The strategy has been getting our product in folks’ hands and everything seems to work its way out. Bartesian is such a game changer that works just as you would think it should. Whenever we send it to media outlets, it instantly becomes a favorite of that editor. So much so they often include us in multiple articles (eg, Mother’s Day, Father’s Day, Christmas, best ways to entertain, etc.).
From being named the best expensive wedding gift by Forbes to a recent deal with Aramark for Major League Baseball to making Oprah’s famed Favorites Things list, you’re covering the bases. What is your next goal?
The goal is the same as it was when we were in a garage in Canada playing with prototypes: Make Bartesian a household brand that is synonymous with premium cocktails on demand.
What does success mean to you? When did you feel like you truly made it? Is it financial or is there another more important measure?
I don’t think I’ll ever think “I made it.” I’m never really satisfied. One area of your life can be going very well, but nothing is ever permanent. I don’t get cocky with wins and I don’t get low on the losses. Move forward. There’s lots to do and if you’re not up for it, someone else will be.
What advice would you give a side hustler who is stuck, who can’t seem to reach the next level?

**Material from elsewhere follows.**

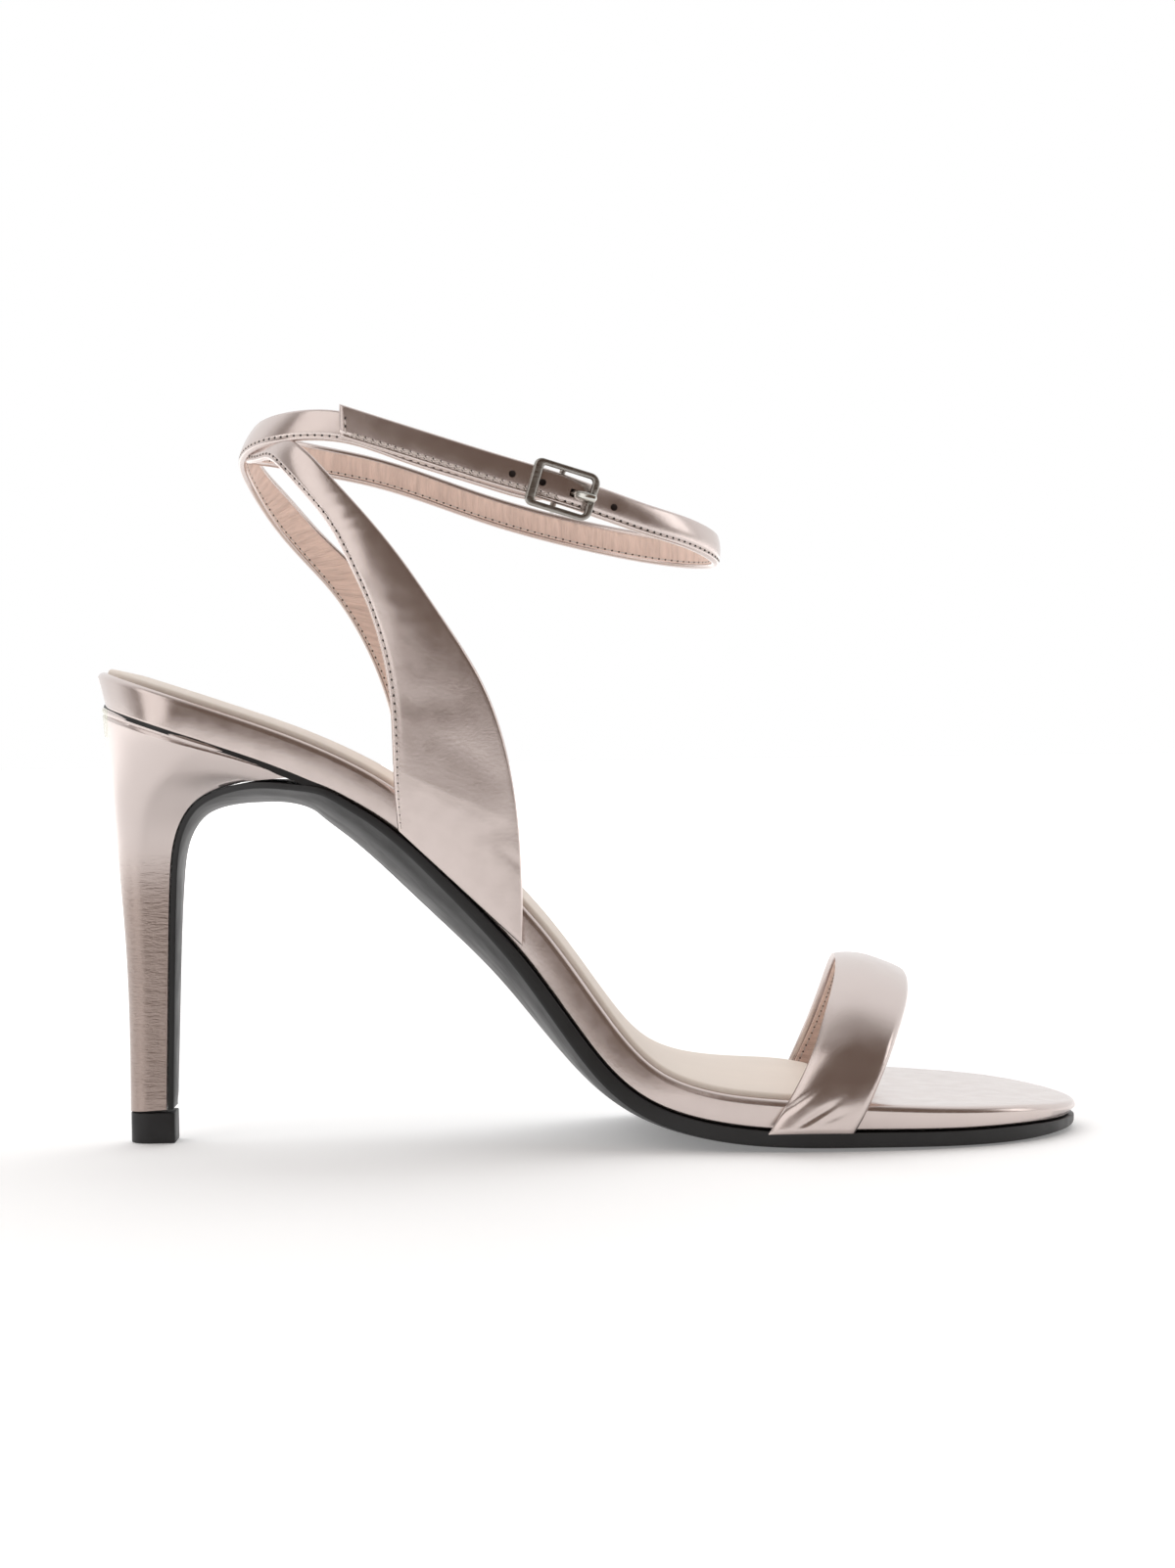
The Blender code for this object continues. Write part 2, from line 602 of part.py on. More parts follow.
def combine(target, other, operation):
    """Exact Boolean, applied at once, with the other object removed."""
    modifier = target.modifiers.new(operation.lower(), "BOOLEAN")
    modifier.operation = operation
    modifier.solver = "EXACT"
    modifier.object = other
    bpy.context.view_layer.update()
    whole = bpy.context.evaluated_depsgraph_get()
    done = bpy.data.meshes.new_from_object(target.evaluated_get(whole))
    target.modifiers.clear()
    work = bmesh.new()
    work.from_mesh(done)
    bmesh.ops.remove_doubles(work, verts=work.verts, dist=0.002 * MM)
    bmesh.ops.dissolve_degenerate(work, edges=work.edges, dist=0.002 * MM)
    work.to_mesh(done)
    work.free()
    target.data = done
    bpy.data.objects.remove(other, do_unlink=True)


def punch(target, x, z, radius, y=-25.0, depth=12.0):
    """Round hole straight through the near side of the strap."""
    bpy.ops.mesh.primitive_cylinder_add(vertices=16, radius=radius * MM, depth=depth * MM)
    cutter = bpy.context.object
    cutter.data.transform(Matrix.Rotation(math.pi / 2, 4, "X"))
    middle = (x + CENTRE_SHIFT[0], y + CENTRE_SHIFT[1], z)
    cutter.data.transform(Matrix.Translation([part * MM for part in middle]))
    cutter.hide_render = True
    cutter.display_type = "WIRE"
    combine(target, cutter, "DIFFERENCE")


def make_upper():
    """Both quarters and the ankle strap, one solid joined where they cross."""
    low = list(LATERAL_WING) + ring_rows(LOW_RING) + near_rows(NEAR_TAIL)
    fold = [tuple(at_buckle(HINGE_ALONG - 1.4, up, HINGE_DEPTH)) for up in (-FOLD_HALF, FOLD_HALF)]
    high = list(MEDIAL_WING) + ring_rows(HIGH_RING) + near_rows(NEAR_INNER) + [fold[0] + fold[1]]
    lateral = ribbon("upper", "metal_leather", low, 88, STRAP_THICK, WING_BELLY)
    for x, z, radius in HOLES:
        punch(lateral, x, z, radius)
    combine(lateral, block("prong_slot", (3.9, 2.4, 7.0), (2.75, 0.0, -1.0)), "DIFFERENCE")
    medial = ribbon("medial_strap", "metal_leather", high, 52, STRAP_THICK, -WING_BELLY)
    combine(medial, block("prong_notch", (3.4, 2.4, 6.0), (-0.6, 0.0, -3.9)), "DIFFERENCE")
    for start, end in SLEEVE_ENDS:
        combine(medial, sleeve("fold", "metal_leather", start, end, SLEEVE_OUTER, SLEEVE_INNER), "UNION")
    combine(lateral, medial, "UNION")
    return lateral


def make_toe_strap():
    """One wide soft strap over the toes."""
    return ribbon("toe_strap", "metal_leather", TOE_STRAP, 34, TOE_STRAP_THICK, 0.9)


def make_buckle_frame():
    """Four sided frame with the hinge bar set back behind the strap."""
    long, tall, corner = BUCKLE_LONG / 2, BUCKLE_TALL / 2, BUCKLE_CORNER
    outer, inner = [], []
    for quarter, (sx, sy) in enumerate(((1, 1), (-1, 1), (-1, -1), (1, -1))):
        bar = BAR_RIGHT if sx > 0 else BAR_LEFT
        for step in range(5):
            turn = math.pi / 2 * (quarter + step / 4)
            c, s = math.cos(turn), math.sin(turn)
            outer.append((sx * (long - corner) + corner * c, sy * (tall - corner) + corner * s))
            inner_x = sx * (long - bar - BUCKLE_INSIDE) + BUCKLE_INSIDE * c
            inner_y = sy * (tall - BAR_SIDE - BUCKLE_INSIDE) + BUCKLE_INSIDE * s
            inner.append((inner_x, inner_y))
    half = BAR_THICK / 2
    flat = half - BUCKLE_SOFT
    verts = []
    rings = (
        (outer, 0.0, -flat),
        (outer, 0.0, flat),
        (outer, BUCKLE_SOFT, half),
        (inner, -BUCKLE_SOFT, half),
        (inner, 0.0, flat),
        (inner, 0.0, -flat),
        (inner, -BUCKLE_SOFT, -half),
        (outer, BUCKLE_SOFT, -half),
    )
    for ring, inset, out in rings:
        for a, u in ring:
            size = math.hypot(a, u)
            verts.append(tuple(at_buckle(a - inset * a / size, u - inset * u / size, out)))
    count = len(outer)
    faces = []
    for ring in range(len(rings)):
        for i in range(count):
            j = (i + 1) % count
            p, q = ring * count, ((ring + 1) % len(rings)) * count
            faces.append((p + i, p + j, q + j, q + i))
    frame = mesh_object("buckle_frame", "nickel", verts, faces)
    rail = tall - BAR_SIDE / 2
    route = [
        (HINGE_ALONG, rail, -flat),
        (HINGE_ALONG, rail, HINGE_DEPTH + 0.5),
        (HINGE_ALONG, rail - 0.5, HINGE_DEPTH),
    ]
    route += [(a, -u, o) for a, u, o in route[::-1]]
    bar = tube("hinge_bar", route, [HINGE_RADIUS] * len(route))
    combine(frame, bar, "UNION")
    return frame


def tube(name, route, radii, around=12):
    """Round bar along a route given in the buckle's directions."""
    points = [at_buckle(*p) for p in route]
    verts = []
    for i, point in enumerate(points):
        ahead = (points[min(i + 1, len(points) - 1)] - points[max(i - 1, 0)]).normalized()
        side = buckle_axes()[1]
        if abs(side.dot(ahead)) > 0.8 or name == "buckle_prong":
            side = buckle_axes()[2]
        side = (side - ahead * side.dot(ahead)).normalized()
        other = ahead.cross(side)
        for k in range(around):
            turn = 2 * math.pi * k / around
            verts.append(tuple(point + (side * math.cos(turn) + other * math.sin(turn)) * radii[i]))
    last = (len(points) - 1) * around
    faces = [tuple(range(around)), tuple(range(last, last + around))]
    for i in range(len(points) - 1):
        for k in range(around):
            m = (k + 1) % around
            faces.append((i * around + k, i * around + m, (i + 1) * around + m, (i + 1) * around + k))
    return mesh_object(name, "nickel", verts, faces)


def make_prong():
    """Prong from the hinge bar through the strap to the frame."""
    rows = through(PRONG, 14)
    prong = tube("buckle_prong", [tuple(row[:3]) for row in rows], [float(row[3]) for row in rows])
    eye = sleeve("prong_eye", "nickel", -0.85, 0.85, 1.55, SLEEVE_INNER)
    combine(prong, eye, "UNION")
    return prong


def main():
    """Build every piece."""
    clear_scene()
    line = bed_line()
    path = sole_line(line)
    make_outsole(path)
    make_top_piece()
    make_heel(line, path)
    make_insole(line)
    make_sock(line)
    make_toe_strap()
    make_upper()
    make_buckle_frame()
    make_prong()


main()
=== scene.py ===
"""Looks of the ankle strap sandal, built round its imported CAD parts.

Shapes are surfaces on grids, worked out in millimetres in the part's own frame:
toe +X, medial side +Y, up +Z, with heel tip and forefoot on z = 0. A sole piece
is a slab bent along a side view line. A strap is a band through sections that
each join a rear or lower edge to a front or upper edge. Every line runs
smoothly through the rows of its table.
"""
import math

import bpy
import numpy as np
from bpy.props import FloatProperty, FloatVectorProperty, PointerProperty
from mathutils import Matrix, Vector


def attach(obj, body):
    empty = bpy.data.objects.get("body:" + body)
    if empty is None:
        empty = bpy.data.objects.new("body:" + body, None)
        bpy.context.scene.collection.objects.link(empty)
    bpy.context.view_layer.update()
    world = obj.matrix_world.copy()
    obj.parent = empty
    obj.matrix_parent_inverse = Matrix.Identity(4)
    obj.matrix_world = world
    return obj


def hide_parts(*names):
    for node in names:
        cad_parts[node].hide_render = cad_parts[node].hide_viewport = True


bl_info = {
    "name": "Ankle strap sandal",
    "version": (1, 0, 0),
    "blender": (4, 5, 0),
    "location": "3D View > Sidebar > Sandal",
    "description": "Leather, linings, stitches, sole and buckle of a high heel sandal",
    "category": "Object",
}

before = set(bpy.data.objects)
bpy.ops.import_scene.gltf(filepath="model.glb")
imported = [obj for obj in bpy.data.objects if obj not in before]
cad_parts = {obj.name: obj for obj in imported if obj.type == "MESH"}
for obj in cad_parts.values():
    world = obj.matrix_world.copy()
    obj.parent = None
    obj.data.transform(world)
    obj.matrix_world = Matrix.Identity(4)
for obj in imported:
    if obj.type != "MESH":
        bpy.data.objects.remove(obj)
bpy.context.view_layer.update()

MM = 0.001
GAP = 0.3
SHARP = math.radians(40.0)
WHITE = (1.0, 1.0, 1.0, 1.0)
FOIL = 0.92
CENTRE_SHIFT = (-0.945, -0.94)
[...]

Aside from what I would think is advice that’s well-known and somewhat obvious these days, grit and focus (eg, work harder than the next person and don’t get distracted by barriers or short-terms wins), I’d recommend seeking the best in every scenario. If you’re in, for example, the D2C T-shirt business, find companies and investors that have killed it in that space and try to find a way to get them involved in your business. Offer them adviser roles, try to get them to invest, hire them — whatever it takes. When fundraising, write down the top 5 dream investors and go through walls to meet with them and don’t settle. Same with vendors, early hires, etc.: Find the best and drive head first to make them tied to your successes.